== Task details ==
Return all of the data exactly as given.

########################################

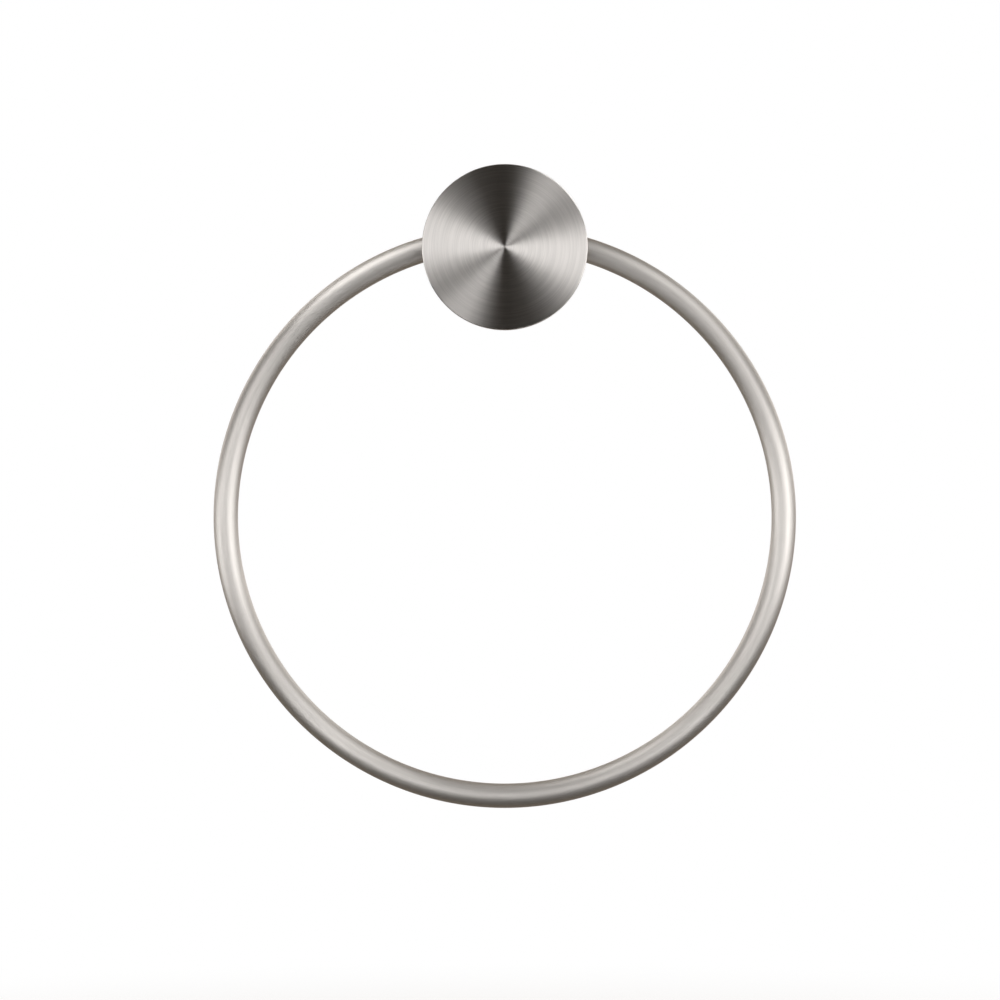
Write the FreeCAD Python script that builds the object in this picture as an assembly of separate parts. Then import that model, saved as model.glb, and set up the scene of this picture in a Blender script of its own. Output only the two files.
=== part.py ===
# Wall-mounted towel ring.
#
# A closed ring of round rod hangs through a round neck on a wall base, behind a flat round
# disc. The neck is split across the ring's plane, so each half holds half of the seat that the
# ring turns in: the front half is turned in one with the disc, the rear half is the post. Two
# long socket-head screws, put in through the base from the back, clamp base, post and disc
# together below the ring. The hollow base slips over a round bracket that is screwed to the
# wall, and a cone-point grub screw from below bites into the bracket's V-groove.
#
# Frame, in millimetres: the wall is the plane Y = 0, the room is towards -Y, +Z is up, and the
# origin is the centre of the base on the wall.

import FreeCAD, Part

import math
import os

from FreeCAD import Vector

# Ring
RING_INSIDE_DIAMETER = 185.0
ROD_DIAMETER = 8.5

# Seat that the ring hangs and turns in
RING_STANDOFF = 40.0          # wall to the ring's plane
SEAT_RISE = 4.0               # neck's axis up to the seat's axis
SEAT_PLAY = 0.25              # rod to seat, where the rod comes nearest
SEAT_MOUTH_CHAMFER = 0.6

# Front disc, turned in one with the front half of the neck
DISC_DIAMETER = 57.0
DISC_THICKNESS = 5.0
DISC_FRONT_CHAMFER = 0.6
DISC_BACK_CHAMFER = 0.4
DISC_ROOT_CHAMFER = 0.8       # cone in the corner between disc and neck
SWING_CLEARANCE = 1.25        # disc's back to the ring, when the ring stands straight out

# Post, the neck's rear half
NECK_DIAMETER = 26.0
SEAM_BEVEL = 0.2              # fine V round the neck, where two pieces meet

# Base
BASE_WALL = 4.2               # round the bracket
BASE_WEB = 2.5                # between the bracket's recess and the base's front
BASE_EDGE_CHAMFER = 0.8
BASE_FLARE = 4.0              # 45 degree cone from the base's front to the neck
BASE_RIM_CHAMFER = 0.3

# Wall bracket
WALL_SCREW_SPACING = 20.0
WALL_SCREW_HOLE = 4.8
WALL_SCREW_COUNTERSINK = 9.0  # 90 degree countersink
BRACKET_RIM = 2.0             # from the countersinks out to the bracket's edge
BRACKET_THICKNESS = 8.5
BRACKET_EDGE_CHAMFER = 0.5
BRACKET_PLAY = 0.2            # bracket to recess, all round
BRACKET_HEAD_ROOM = 1.5       # recess left in front of the wall screws' heads
GROOVE_DEPTH = 2.0            # V-groove with flanks at 45 degrees
GROOVE_LAND = 1.0             # rim left between the groove and the front chamfer

# Grub screw, M4, with a 90 degree cone point
GRUB_DIAMETER = 4.0
GRUB_SETBACK = 0.3            # its socket end lies this far inside the base
GRUB_TIP_PLAY = 0.1           # cone to groove
GRUB_SOCKET = 2.0             # across flats
GRUB_SOCKET_DEPTH = 2.2

# Disc screws, M3 socket head
SCREW_DIAMETER = 3.0
SCREW_LENGTH_STEP = 5.0       # such screws come in steps of this length
SCREW_HEAD_DIAMETER = 5.5
SCREW_HEAD_HEIGHT = 3.0
SCREW_HEAD_CHAMFER = 0.3
SCREW_TIP_CHAMFER = 0.4
SCREW_SOCKET = 2.5            # across flats
SCREW_SOCKET_DEPTH = 1.5
SCREW_HEAD_SINK = 0.5         # how far the head lies inside its counterbore
SCREW_WEB = 4.0               # metal of the base that the head clamps
SCREW_FRONT_WALL = 3.0        # the least metal in front of the tapped hole
SCREW_BLIND_ROOM = 1.0        # hole left past the screw's tip
SCREW_HOLE_PLAY = 0.2         # shank to its hole, and head to its counterbore
SCREW_EDGE_WALL = 2.4         # hole to the neck's outside
SCREW_ANGLE = 38.0            # each screw's turn away from straight below the axis, degrees

# Tapped holes, sockets and cutting tools
THREAD_PLAY = 0.02            # screw to tapped hole, as plain cylinders
SOCKET_DRILL_ANGLE = 120.0    # cone at the bottom of a hex socket, degrees
FLARE_SHARE = 0.9             # the most of its ledge that the base's flare may take
OVERSHOOT = 1.0               # how far a cutting tool runs past a face

# Ring and seat. The rod is curved and its seat is straight, so the seat is wider than the rod
# by as much as the rod drops between the middle of the neck and its sides.
rod_radius = ROD_DIAMETER / 2
ring_inside_radius = RING_INSIDE_DIAMETER / 2
ring_radius = ring_inside_radius + rod_radius
neck_radius = NECK_DIAMETER / 2
seat_half_length = math.sqrt(neck_radius ** 2 - SEAT_RISE ** 2)
rod_drop = ring_radius - math.sqrt(ring_radius ** 2 - seat_half_length ** 2)
seat_radius = rod_radius + rod_drop + SEAT_PLAY

# Disc. When the ring stands straight out it curves round the disc's edge, so the disc lies as
# far in front of the ring's plane as the ring's inside curves forward there.
disc_radius = DISC_DIAMETER / 2
ring_reach = ring_inside_radius - math.sqrt(ring_inside_radius ** 2 - disc_radius ** 2)
disc_back = RING_STANDOFF + rod_radius + ring_reach + SWING_CLEARANCE
disc_front = disc_back + DISC_THICKNESS

# Bracket and base
hole_radius = WALL_SCREW_HOLE / 2
sink_radius = WALL_SCREW_COUNTERSINK / 2
bracket_radius = WALL_SCREW_SPACING / 2 + sink_radius + BRACKET_RIM
groove_centre = BRACKET_THICKNESS - BRACKET_EDGE_CHAMFER - GROOVE_LAND - GROOVE_DEPTH
recess_radius = bracket_radius + BRACKET_PLAY
recess_depth = BRACKET_THICKNESS + BRACKET_HEAD_ROOM
base_radius = recess_radius + BASE_WALL
base_depth = recess_depth + BASE_WEB

# Where the post stands on the base, and the base's flare
post_back = recess_depth + SCREW_HEAD_SINK + SCREW_HEAD_HEIGHT + SCREW_WEB
base_ledge = min(base_radius - BASE_EDGE_CHAMFER - neck_radius, post_back - base_depth)
base_flare = min(BASE_FLARE, FLARE_SHARE * base_ledge)

# Grub screw
grub_radius = GRUB_DIAMETER / 2
grub_tip = bracket_radius - GROOVE_DEPTH + GRUB_TIP_PLAY
grub_length = base_radius - GRUB_SETBACK - grub_tip

# Disc screws, in the longest standard length that the disc has room for
screw_radius = SCREW_DIAMETER / 2
screw_hole_radius = screw_radius + SCREW_HOLE_PLAY
counterbore_radius = SCREW_HEAD_DIAMETER / 2 + SCREW_HOLE_PLAY
screw_circle = neck_radius - SCREW_EDGE_WALL - screw_hole_radius
screw_side = screw_circle * math.sin(math.radians(SCREW_ANGLE))
screw_drop = screw_circle * math.cos(math.radians(SCREW_ANGLE))
screw_head_seat = post_back - SCREW_WEB
screw_room = disc_front - SCREW_FRONT_WALL - SCREW_BLIND_ROOM - screw_head_seat
screw_length = SCREW_LENGTH_STEP * math.floor(screw_room / SCREW_LENGTH_STEP)
screw_tip = screw_head_seat + screw_length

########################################

== The response ==
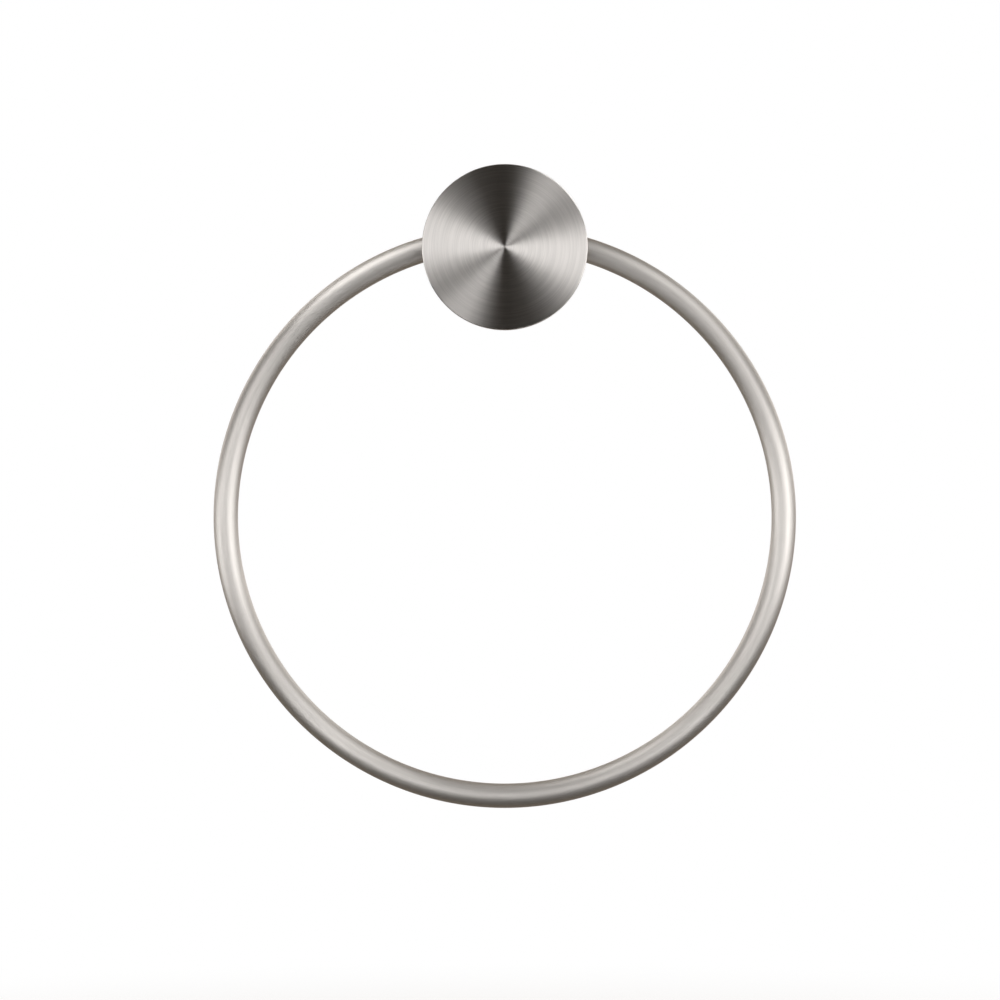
Write the FreeCAD Python script that builds the object in this picture as an assembly of separate parts. Then import that model, saved as model.glb, and set up the scene of this picture in a Blender script of its own. Output only the two files.
=== part.py ===
# Wall-mounted towel ring.
#
# A closed ring of round rod hangs through a round neck on a wall base, behind a flat round
# disc. The neck is split across the ring's plane, so each half holds half of the seat that the
# ring turns in: the front half is turned in one with the disc, the rear half is the post. Two
# long socket-head screws, put in through the base from the back, clamp base, post and disc
# together below the ring. The hollow base slips over a round bracket that is screwed to the
# wall, and a cone-point grub screw from below bites into the bracket's V-groove.
#
# Frame, in millimetres: the wall is the plane Y = 0, the room is towards -Y, +Z is up, and the
# origin is the centre of the base on the wall.

import FreeCAD, Part

import math
import os

from FreeCAD import Vector

# Ring
RING_INSIDE_DIAMETER = 185.0
ROD_DIAMETER = 8.5

# Seat that the ring hangs and turns in
RING_STANDOFF = 40.0          # wall to the ring's plane
SEAT_RISE = 4.0               # neck's axis up to the seat's axis
SEAT_PLAY = 0.25              # rod to seat, where the rod comes nearest
SEAT_MOUTH_CHAMFER = 0.6

# Front disc, turned in one with the front half of the neck
DISC_DIAMETER = 57.0
DISC_THICKNESS = 5.0
DISC_FRONT_CHAMFER = 0.6
DISC_BACK_CHAMFER = 0.4
DISC_ROOT_CHAMFER = 0.8       # cone in the corner between disc and neck
SWING_CLEARANCE = 1.25        # disc's back to the ring, when the ring stands straight out

# Post, the neck's rear half
NECK_DIAMETER = 26.0
SEAM_BEVEL = 0.2              # fine V round the neck, where two pieces meet

# Base
BASE_WALL = 4.2               # round the bracket
BASE_WEB = 2.5                # between the bracket's recess and the base's front
BASE_EDGE_CHAMFER = 0.8
BASE_FLARE = 4.0              # 45 degree cone from the base's front to the neck
BASE_RIM_CHAMFER = 0.3

# Wall bracket
WALL_SCREW_SPACING = 20.0
WALL_SCREW_HOLE = 4.8
WALL_SCREW_COUNTERSINK = 9.0  # 90 degree countersink
BRACKET_RIM = 2.0             # from the countersinks out to the bracket's edge
BRACKET_THICKNESS = 8.5
BRACKET_EDGE_CHAMFER = 0.5
BRACKET_PLAY = 0.2            # bracket to recess, all round
BRACKET_HEAD_ROOM = 1.5       # recess left in front of the wall screws' heads
GROOVE_DEPTH = 2.0            # V-groove with flanks at 45 degrees
GROOVE_LAND = 1.0             # rim left between the groove and the front chamfer

# Grub screw, M4, with a 90 degree cone point
GRUB_DIAMETER = 4.0
GRUB_SETBACK = 0.3            # its socket end lies this far inside the base
GRUB_TIP_PLAY = 0.1           # cone to groove
GRUB_SOCKET = 2.0             # across flats
GRUB_SOCKET_DEPTH = 2.2

# Disc screws, M3 socket head
SCREW_DIAMETER = 3.0
SCREW_LENGTH_STEP = 5.0       # such screws come in steps of this length
SCREW_HEAD_DIAMETER = 5.5
SCREW_HEAD_HEIGHT = 3.0
SCREW_HEAD_CHAMFER = 0.3
SCREW_TIP_CHAMFER = 0.4
SCREW_SOCKET = 2.5            # across flats
SCREW_SOCKET_DEPTH = 1.5
SCREW_HEAD_SINK = 0.5         # how far the head lies inside its counterbore
SCREW_WEB = 4.0               # metal of the base that the head clamps
SCREW_FRONT_WALL = 3.0        # the least metal in front of the tapped hole
SCREW_BLIND_ROOM = 1.0        # hole left past the screw's tip
SCREW_HOLE_PLAY = 0.2         # shank to its hole, and head to its counterbore
SCREW_EDGE_WALL = 2.4         # hole to the neck's outside
SCREW_ANGLE = 38.0            # each screw's turn away from straight below the axis, degrees

# Tapped holes, sockets and cutting tools
THREAD_PLAY = 0.02            # screw to tapped hole, as plain cylinders
SOCKET_DRILL_ANGLE = 120.0    # cone at the bottom of a hex socket, degrees
FLARE_SHARE = 0.9             # the most of its ledge that the base's flare may take
OVERSHOOT = 1.0               # how far a cutting tool runs past a face

# Ring and seat. The rod is curved and its seat is straight, so the seat is wider than the rod
# by as much as the rod drops between the middle of the neck and its sides.
rod_radius = ROD_DIAMETER / 2
ring_inside_radius = RING_INSIDE_DIAMETER / 2
ring_radius = ring_inside_radius + rod_radius
neck_radius = NECK_DIAMETER / 2
seat_half_length = math.sqrt(neck_radius ** 2 - SEAT_RISE ** 2)
rod_drop = ring_radius - math.sqrt(ring_radius ** 2 - seat_half_length ** 2)
seat_radius = rod_radius + rod_drop + SEAT_PLAY

# Disc. When the ring stands straight out it curves round the disc's edge, so the disc lies as
# far in front of the ring's plane as the ring's inside curves forward there.
disc_radius = DISC_DIAMETER / 2
ring_reach = ring_inside_radius - math.sqrt(ring_inside_radius ** 2 - disc_radius ** 2)
disc_back = RING_STANDOFF + rod_radius + ring_reach + SWING_CLEARANCE
disc_front = disc_back + DISC_THICKNESS

# Bracket and base
hole_radius = WALL_SCREW_HOLE / 2
sink_radius = WALL_SCREW_COUNTERSINK / 2
bracket_radius = WALL_SCREW_SPACING / 2 + sink_radius + BRACKET_RIM
groove_centre = BRACKET_THICKNESS - BRACKET_EDGE_CHAMFER - GROOVE_LAND - GROOVE_DEPTH
recess_radius = bracket_radius + BRACKET_PLAY
recess_depth = BRACKET_THICKNESS + BRACKET_HEAD_ROOM
base_radius = recess_radius + BASE_WALL
base_depth = recess_depth + BASE_WEB

# Where the post stands on the base, and the base's flare
post_back = recess_depth + SCREW_HEAD_SINK + SCREW_HEAD_HEIGHT + SCREW_WEB
base_ledge = min(base_radius - BASE_EDGE_CHAMFER - neck_radius, post_back - base_depth)
base_flare = min(BASE_FLARE, FLARE_SHARE * base_ledge)

# Grub screw
grub_radius = GRUB_DIAMETER / 2
grub_tip = bracket_radius - GROOVE_DEPTH + GRUB_TIP_PLAY
grub_length = base_radius - GRUB_SETBACK - grub_tip

# Disc screws, in the longest standard length that the disc has room for
screw_radius = SCREW_DIAMETER / 2
screw_hole_radius = screw_radius + SCREW_HOLE_PLAY
counterbore_radius = SCREW_HEAD_DIAMETER / 2 + SCREW_HOLE_PLAY
screw_circle = neck_radius - SCREW_EDGE_WALL - screw_hole_radius
screw_side = screw_circle * math.sin(math.radians(SCREW_ANGLE))
screw_drop = screw_circle * math.cos(math.radians(SCREW_ANGLE))
screw_head_seat = post_back - SCREW_WEB
screw_room = disc_front - SCREW_FRONT_WALL - SCREW_BLIND_ROOM - screw_head_seat
screw_length = SCREW_LENGTH_STEP * math.floor(screw_room / SCREW_LENGTH_STEP)
screw_tip = screw_head_seat + screw_length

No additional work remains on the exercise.